Hall Pass Spotlight:
Buck Baker
NCSHOF MEMBER (Class of 1992)
By HELEN ROSS
Two things you probably didn’t know about Buck Baker, one of NASCAR’s greatest drivers.
First, his given name was Elzie Wylie Baker Sr. and second, he started out driving a relatively sedate city bus in Charlotte, not a souped-up stock car.
According to his son, Buddy, who was also an accomplished NASCAR driver, the nickname stuck because he was “wilder than a buck rabbit.” His father honed his skills behind the wheel like many drivers of his generation, running moonshine and outracing the law.
Baker started racing when he was 34 and entered his first NASCAR race in Charlotte in 1949. He picked up his first NASCAR win in 1952 in Columbia, S.C., and his last came in 1964 when he won his third Southern 500 at Darlington, S.C., this time as a 45-year-old grandfather.
His experience was key in that final Southern 500 win, too. Baker, who was known as an aggressive driver, held steady while wrecks and mechanical issues took 31 of his competitors out. As a result, he won by a whopping two laps.
When Baker retired in 1976, he had 46 victories as well as a phenomenal 372 top-10s in 682 starts. He was the first driver to win consecutive premier series championships in 1956 and ’57 and he bookended those with second place finishes in the season-long competition. Baker also finished in the top five four more times.
“He was one of the first heroes of NASCAR — almost like a movie star,” Junior Johnson said in Baker’s 2013 NASCAR Hall of Fame induction video.
“He didn’t seem to have to work as hard at it as a lot of other drivers to become very good,” fellow NASCAR Hall of Famer Ned Jarrett said in the same video. “Just a natural born race driver.”
Baker and Johnson were both members of the North Carolina Sports Hall of Fame’s Class of 1992. Jarrett joined his friends in the NCSHOF in 2011.
As impressive as his longevity and competitiveness were, Baker was also known for his versatility as a driver. He drove modified cars, stock cars and open wheel cars – and he won his back-to-back premier series titles for different teams and one year in a Chrysler and the other in a Chevrolet.

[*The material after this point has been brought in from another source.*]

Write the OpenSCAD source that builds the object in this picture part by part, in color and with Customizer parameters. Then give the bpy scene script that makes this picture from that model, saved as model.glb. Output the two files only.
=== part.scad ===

In addition to competing, Baker and two partners leased racetracks like the Charlotte Speedway and Air Base Speedway in Greenville in the 1950s to promote races. When Baker retired in 1976, he continued to stay involved in the sport, opening up driving schools in Rockingham, N.C.; Bristol, Tenn., Atlanta and Darlington. Among the graduates? Jeff Gordon, Tony Stewart and Ryan Newman.
Baker, and his son Buddy, who won 19 NASCAR races, were both selected among NASCAR’s 50 Greatest Drivers in 1998.
“Throughout the entire racing world, I don’t know of anybody who would have said he didn’t give 110 percent from the time they dropped the green flag until the time the race was over,” Buddy told Motorsports.com when his father died in 2002 at the age of 83.
“He was that same way in life, too.”
EDITOR’S NOTE: Photos with this story are courtesy the NASCAR Hall of Fame, both from 1957. We are grateful for its assistance.
PIONEERING NASCAR DRIVERS HONORED IN NCSHOF
Hard-charging Buck Baker, inducted into the North Carolina Sports Hall of Fame in 1992, was certainly one of the greats from the early days of NASCAR racing.
But that induction class of 1992 featured a couple of other tremendous names from the history of racing in our state.
Herb Thomas was another pioneer NASCAR driver in that induction class who won 49 races in the 1950’s, taking the checkered flag an incredible 12 ties in both 1953 and 1954.
Thomas, born in Harnett County and raised in Olivia, NC, captured three Southern 500s and won the series points championship in both 1951 and ‘53 and was runner-up three times from ‘51 to ‘56. His active racing career was cut short by a wreck suffered in Shelby in 1956.
Robert Glenn “Junior” Johnson was also a part of that induction class in 1992 who got his “racing” start running moonshine near his home in Wilkes County. From there he began racing in the mid-1950’s and was also one of the great early stars.
Johnson won 50 races in his career, including a whopping 13 in 1965, and was the first driver to win at each of the four original superspeedways: Darlington, Dayton, Charlotte and Atlanta.
He became a successful stock car owner after retiring from driving a race car in 1966.
The first NCSHOF inductee who was affiliated with racing was the immortal Lee Petty, the father of the “King” of later years, Richard Petty. Lee Petty, born in Level Cross, NC, in 1914, joined the NCSHOF in 1966, competed in the first NASCAR events and won the inaugural Daytona 500.
His career as a driver ended after a serious wreck at Dayton in 1961. He had 54 career victories and went on to oversee the well-known Petty Enterprises racing empire.
The early days of NASCAR, with deep roots in North Carolina, are well represented in the North Carolina Sports Hall of Fame.